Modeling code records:
===============
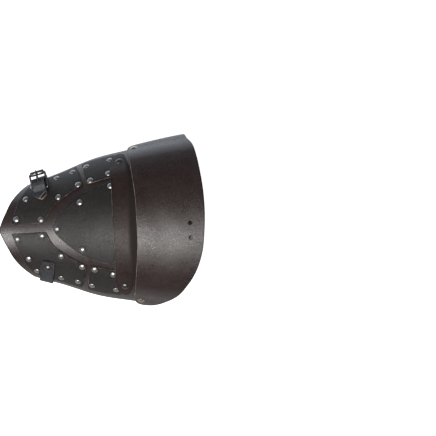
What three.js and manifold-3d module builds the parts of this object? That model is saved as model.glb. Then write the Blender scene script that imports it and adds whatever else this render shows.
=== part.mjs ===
// Articulated leather pauldron: a domed arm plate with riveted overlay plates,
// a shoulder band and a neck plate on pivot rivets, and a buckled arm strap.
// Millimetres. X runs from the pointed arm end to the neck, Y from front to back, Z up.

import * as THREE from 'three';
import { mergeVertices } from 'three/addons/utils/BufferGeometryUtils.js';
import Module from 'manifold-3d';

const wasm = await Module();
wasm.setup();

// The shoulder form that every leather plate is bent over
const formStart = -143.6;
const formLength = 287.7;
const formHalfWidth = 121;
const formHeight = 94;

// Leather thicknesses and the gaps between layers
const baseThickness = 2.6;
const overlayThickness = 2.2;
const bandThickness = 2.6;
const neckThickness = 3;
const strapThickness = 2.2;
const sheetGap = 0.5;
const coverClearance = 0.6;
const chapeClearance = 1;
const edgeRadius = 4;

// Base plate
const baseUnderNeckPlate = 15.6;
const baseCornerRadius = 7;

// Overlay plates
const outerSetback = 17.1;
const outerLength = 102.5;
const innerSeam = 7.5;
const innerTuck = 5.8;
const centreTipGap = 9.7;
const centreTuck = 7.8;
const centreTipRadius = 5;

// Shoulder band
const bandSetback = 159.8;
const bandWidth = 41.8;
const bandRiseAtCrown = 2.1;
const bandPivotInset = 12;
const bandPivotAround = 0.595;

// Neck plate
const neckSetback = 23.6;
const neckRiseAtHem = 1.5;
const neckClearanceAtCrown = 2.4;
const neckPivotInset = 9.2;
const neckPivotAround = 0.8;
const neckCornerRadius = 8;
const laceHoleDiameter = 5;
const laceHoleInset = 21;

// Small dome rivets
const rivetHeadDiameter = 9;
const rivetHeadHeight = 1.8;
const rivetShankDiameter = 3.4;
const burrDiameter = 7;
const burrHeight = 1;
const rivetSeat = 0.35;
const burrSeat = 0.6;
const holeClearance = 0.4;

// Pivot rivets
const pivotHeadDiameter = 11;
const pivotHeadHeight = 2.4;
const pivotShankDiameter = 4;
const pivotBurrDiameter = 8;
const pivotBurrSeat = 1.1;
const pivotHoleClearance = 1;
const spacerDiameter = 9;
const spacerSeat = 0.6;
const spacerClearance = 0.4;

// Strap tab rivet and chape rivet
const snapHeadDiameter = 12;
const snapHeadHeight = 3;
const chapeRivetHeadDiameter = 7;
const chapeRivetHeadHeight = 1;

// Arm strap
const strapWidth = 18;
const strapAlongOuter = 0.428;
const strapFrontShift = 0.4;
const strapTipShift = -2.9;
const tabTopShift = 5.4;
const tabTopAround = 0.424;
const tabDropAround = 0.82;
const snapAround = 0.531;
const strapTipAround = 0.348;
const strapTipLength = 7;
const strapPointWidth = 1.8;
const strapRiseAround = 0.04;
const hemClearance = 0.8;
const strapBendRadius = 0.8;
const tabCornerCut = 2.5;

// Roller buckle
const barAround = 0.509;
const buckleTilt = -7;
const barSpan = 22.5;
const frameWidth = 25;
const wireWidth = 2.7;
const barWidth = 3;
const frameThickness = 2.8;
const frameCornerRadius = 3.5;
const barClearance = 0.35;
const rollerWall = 1.1;
const rollerEndGap = 0.4;
const prongWidth = 3;
const prongThickness = 2;
const prongReach = 3.4;
const prongEyeWall = 1.4;
const prongRest = 0.3;
const prongTipBevel = 0.8;
const prongSlotClearance = 0.8;
const prongSlotStart = 0.16;
const prongSlotEnd = 0.85;
const chapeWidth = 16;
const chapeThickness = 1.6;
const chapeEndAround = 0.35;
const chapeRivetAround = 0.393;
const chapeRivetShift = -1;
const chapeFoldOver = 0.084;
const chapeFoldUnder = 0.04;
const chapePointLength = 6;

// How finely the curved sheets and round pieces are faceted
const alongStep = 23;
const aroundSteps = 12;
const rivetSides = 8;
const holeSides = 6;
const holeReach = 30;
const frameCornerSteps = 3;

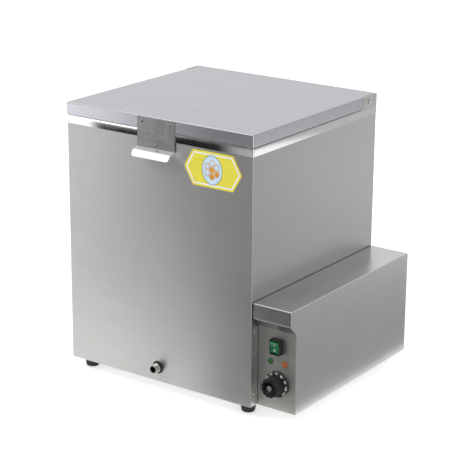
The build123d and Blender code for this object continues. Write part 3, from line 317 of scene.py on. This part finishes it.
===============
### DESCRIPTION OF THE TASK
Reproduce each line verbatim.

### PROBLEM SOLUTION
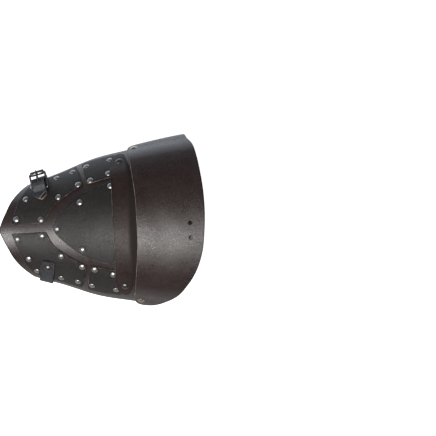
What three.js and manifold-3d module builds the parts of this object? That model is saved as model.glb. Then write the Blender scene script that imports it and adds whatever else this render shows.
=== part.mjs ===
// Articulated leather pauldron: a domed arm plate with riveted overlay plates,
// a shoulder band and a neck plate on pivot rivets, and a buckled arm strap.
// Millimetres. X runs from the pointed arm end to the neck, Y from front to back, Z up.

import * as THREE from 'three';
import { mergeVertices } from 'three/addons/utils/BufferGeometryUtils.js';
import Module from 'manifold-3d';

const wasm = await Module();
wasm.setup();

// The shoulder form that every leather plate is bent over
const formStart = -143.6;
const formLength = 287.7;
const formHalfWidth = 121;
const formHeight = 94;

// Leather thicknesses and the gaps between layers
const baseThickness = 2.6;
const overlayThickness = 2.2;
const bandThickness = 2.6;
const neckThickness = 3;
const strapThickness = 2.2;
const sheetGap = 0.5;
const coverClearance = 0.6;
const chapeClearance = 1;
const edgeRadius = 4;

// Base plate
const baseUnderNeckPlate = 15.6;
const baseCornerRadius = 7;

// Overlay plates
const outerSetback = 17.1;
const outerLength = 102.5;
const innerSeam = 7.5;
const innerTuck = 5.8;
const centreTipGap = 9.7;
const centreTuck = 7.8;
const centreTipRadius = 5;

// Shoulder band
const bandSetback = 159.8;
const bandWidth = 41.8;
const bandRiseAtCrown = 2.1;
const bandPivotInset = 12;
const bandPivotAround = 0.595;

// Neck plate
const neckSetback = 23.6;
const neckRiseAtHem = 1.5;
const neckClearanceAtCrown = 2.4;
const neckPivotInset = 9.2;
const neckPivotAround = 0.8;
const neckCornerRadius = 8;
const laceHoleDiameter = 5;
const laceHoleInset = 21;

// Small dome rivets
const rivetHeadDiameter = 9;
const rivetHeadHeight = 1.8;
const rivetShankDiameter = 3.4;
const burrDiameter = 7;
const burrHeight = 1;
const rivetSeat = 0.35;
const burrSeat = 0.6;
const holeClearance = 0.4;

// Pivot rivets
const pivotHeadDiameter = 11;
const pivotHeadHeight = 2.4;
const pivotShankDiameter = 4;
const pivotBurrDiameter = 8;
const pivotBurrSeat = 1.1;
const pivotHoleClearance = 1;
const spacerDiameter = 9;
const spacerSeat = 0.6;
const spacerClearance = 0.4;

// Strap tab rivet and chape rivet
const snapHeadDiameter = 12;
const snapHeadHeight = 3;
const chapeRivetHeadDiameter = 7;
const chapeRivetHeadHeight = 1;

// Arm strap
const strapWidth = 18;
const strapAlongOuter = 0.428;
const strapFrontShift = 0.4;
const strapTipShift = -2.9;
const tabTopShift = 5.4;
const tabTopAround = 0.424;
const tabDropAround = 0.82;
const snapAround = 0.531;
const strapTipAround = 0.348;
const strapTipLength = 7;
const strapPointWidth = 1.8;
const strapRiseAround = 0.04;
const hemClearance = 0.8;
const strapBendRadius = 0.8;
const tabCornerCut = 2.5;

// Roller buckle
const barAround = 0.509;
const buckleTilt = -7;
const barSpan = 22.5;
const frameWidth = 25;
const wireWidth = 2.7;
const barWidth = 3;
const frameThickness = 2.8;
const frameCornerRadius = 3.5;
const barClearance = 0.35;
const rollerWall = 1.1;
const rollerEndGap = 0.4;
const prongWidth = 3;
const prongThickness = 2;
const prongReach = 3.4;
const prongEyeWall = 1.4;
const prongRest = 0.3;
const prongTipBevel = 0.8;
const prongSlotClearance = 0.8;
const prongSlotStart = 0.16;
const prongSlotEnd = 0.85;
const chapeWidth = 16;
const chapeThickness = 1.6;
const chapeEndAround = 0.35;
const chapeRivetAround = 0.393;
const chapeRivetShift = -1;
const chapeFoldOver = 0.084;
const chapeFoldUnder = 0.04;
const chapePointLength = 6;

// How finely the curved sheets and round pieces are faceted
const alongStep = 23;
const aroundSteps = 12;
const rivetSides = 8;
const holeSides = 6;
const holeReach = 30;
const frameCornerSteps = 3;

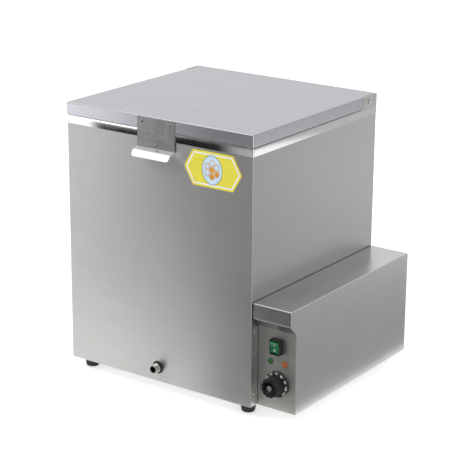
The build123d and Blender code for this object continues. Write part 3, from line 317 of scene.py on. This part finishes it.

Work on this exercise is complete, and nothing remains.